Because we matched, we move the "cursor" to the end of the match, which is at the beginning of the second line now.
And we start matching again.
The state is root. The first rule doesn't match at the position we're in. The second rule does. So we capture the whole line and generate a GenericOutput token. Move the cursor to the end of the match.
Oops, no more file. There, we tokenized.
Well, no. Actions can also "push a state" which means change the current state to something else. States are kept in a stack, so if you were in state "root" and pushed the state "foo" now the stack is "root, foo" and the current state is "foo".
Of course you can also "pop" a state, which means "go back to the previous state".
There are some other bits, such as "include" which means "pretend the rules of the other lexer are here" so we don't have to write them many times in the XML, or that you can pop more than one state, whatever, the basic is just:
And that's it.

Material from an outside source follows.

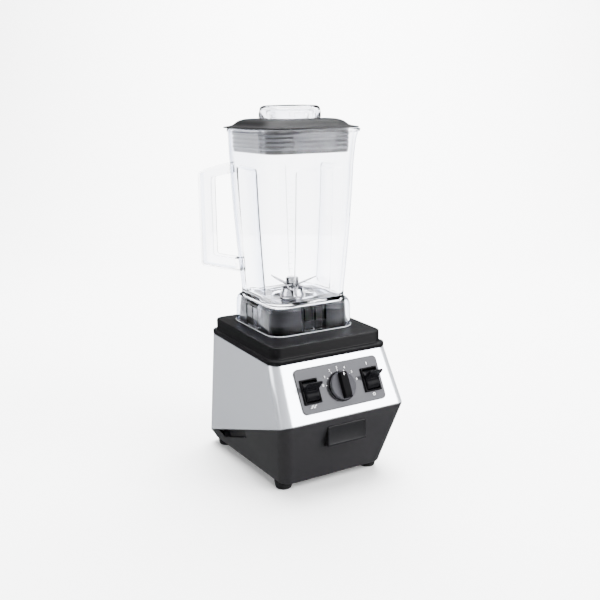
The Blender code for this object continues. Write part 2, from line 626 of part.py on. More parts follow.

That's how you write a lexer.
But suppose I wrote the lexer, how do I know if I am doing it right? I mean, I can't just run the lexer and see if it works, right?
Well, we could if we only had a whole pile of things to tokenize, and a tool that creates the tokens in a readable format!
Hey, we have those things. There is the pygments test suite and Chroma can output tokens in json!
So, let's do some extreme test-driven-development! After all, I have the tests written, now I just have to pass them, right?
I wrote enough lexer to spit out tokens, wrote a test rig that compared them to chroma's output, and started writing a lexer.
Hey, ya puedo parsear correctamente texto plano! https://t.co/wMv5HuLYKF pic.twitter.com/rgESeyk5Ta
— Roberto H. Alsina (@ralsina) August 3, 2024
That up there is a two-day-long thread of me trying to pass tests. When I finished, over 96% of the test suite was passing and most of the failures were arguable (I think chroma is wrong in some cases).
So, I had written the RegexLexer. Looks like this
That code supports 241 languages, and it's about 300 lines of simple code.
In fact, I think someone (not me) should do what I did but write this thing in C, so it can be used from any language and both chroma and tartrazine are rendered obsolete.